| DATA SUPPLIED |

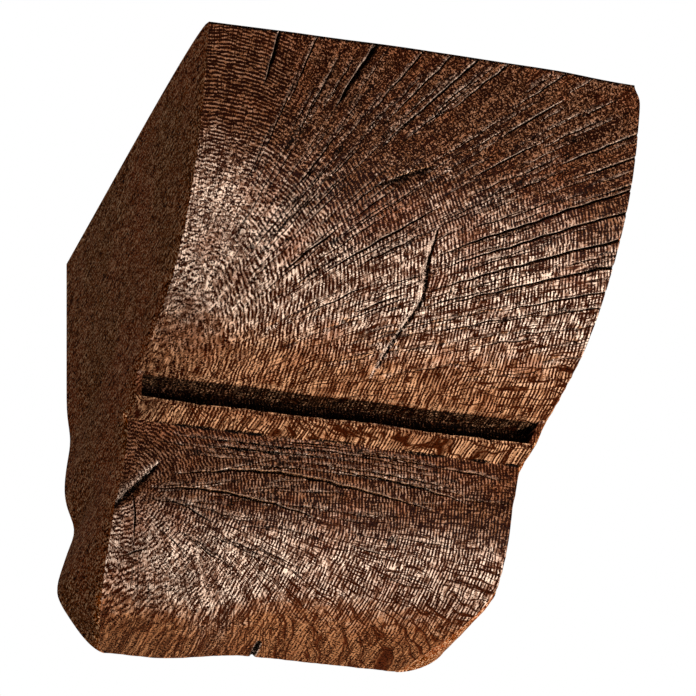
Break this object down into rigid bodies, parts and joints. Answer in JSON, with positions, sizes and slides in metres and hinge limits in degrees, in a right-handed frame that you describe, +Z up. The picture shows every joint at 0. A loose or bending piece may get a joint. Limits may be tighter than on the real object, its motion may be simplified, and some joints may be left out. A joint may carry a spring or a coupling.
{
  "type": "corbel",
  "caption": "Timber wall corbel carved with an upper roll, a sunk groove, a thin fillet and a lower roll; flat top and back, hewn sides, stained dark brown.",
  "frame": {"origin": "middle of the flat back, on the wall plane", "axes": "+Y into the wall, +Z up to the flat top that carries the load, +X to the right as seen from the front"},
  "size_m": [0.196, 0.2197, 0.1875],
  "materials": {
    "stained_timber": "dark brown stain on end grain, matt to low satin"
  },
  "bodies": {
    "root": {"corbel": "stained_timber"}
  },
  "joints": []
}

==

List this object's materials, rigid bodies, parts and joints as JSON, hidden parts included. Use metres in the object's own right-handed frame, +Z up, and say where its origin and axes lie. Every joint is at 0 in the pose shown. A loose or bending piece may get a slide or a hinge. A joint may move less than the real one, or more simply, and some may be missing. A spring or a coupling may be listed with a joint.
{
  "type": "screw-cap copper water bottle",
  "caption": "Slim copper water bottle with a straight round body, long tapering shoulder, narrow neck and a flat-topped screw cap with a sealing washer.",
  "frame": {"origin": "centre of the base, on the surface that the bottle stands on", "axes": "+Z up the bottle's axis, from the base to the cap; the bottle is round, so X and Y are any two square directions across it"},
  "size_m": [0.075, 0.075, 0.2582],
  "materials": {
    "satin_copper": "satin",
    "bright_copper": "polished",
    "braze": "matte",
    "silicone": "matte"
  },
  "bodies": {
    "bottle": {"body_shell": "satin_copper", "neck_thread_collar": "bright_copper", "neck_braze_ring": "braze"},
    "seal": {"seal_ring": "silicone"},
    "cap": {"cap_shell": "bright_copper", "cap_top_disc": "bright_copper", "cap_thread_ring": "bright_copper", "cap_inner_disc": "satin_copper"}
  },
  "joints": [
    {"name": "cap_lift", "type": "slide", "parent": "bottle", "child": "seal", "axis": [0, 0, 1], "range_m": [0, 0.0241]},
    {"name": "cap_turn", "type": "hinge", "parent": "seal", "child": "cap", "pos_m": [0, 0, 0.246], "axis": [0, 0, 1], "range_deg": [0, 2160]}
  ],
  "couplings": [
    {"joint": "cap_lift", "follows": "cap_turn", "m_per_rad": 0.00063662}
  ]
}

| SET TASK |
Find the word "object" in the entries, and copy every line it shows up in.

| ANSWER IN FULL |
Break this object down into rigid bodies, parts and joints. Answer in JSON, with positions, sizes and slides in metres and hinge limits in degrees, in a right-handed frame that you describe, +Z up. The picture shows every joint at 0. A loose or bending piece may get a joint. Limits may be tighter than on the real object, its motion may be simplified, and some joints may be left out. A joint may carry a spring or a coupling.
List this object's materials, rigid bodies, parts and joints as JSON, hidden parts included. Use metres in the object's own right-handed frame, +Z up, and say where its origin and axes lie. Every joint is at 0 in the pose shown. A loose or bending piece may get a slide or a hinge. A joint may move less than the real one, or more simply, and some may be missing. A spring or a coupling may be listed with a joint.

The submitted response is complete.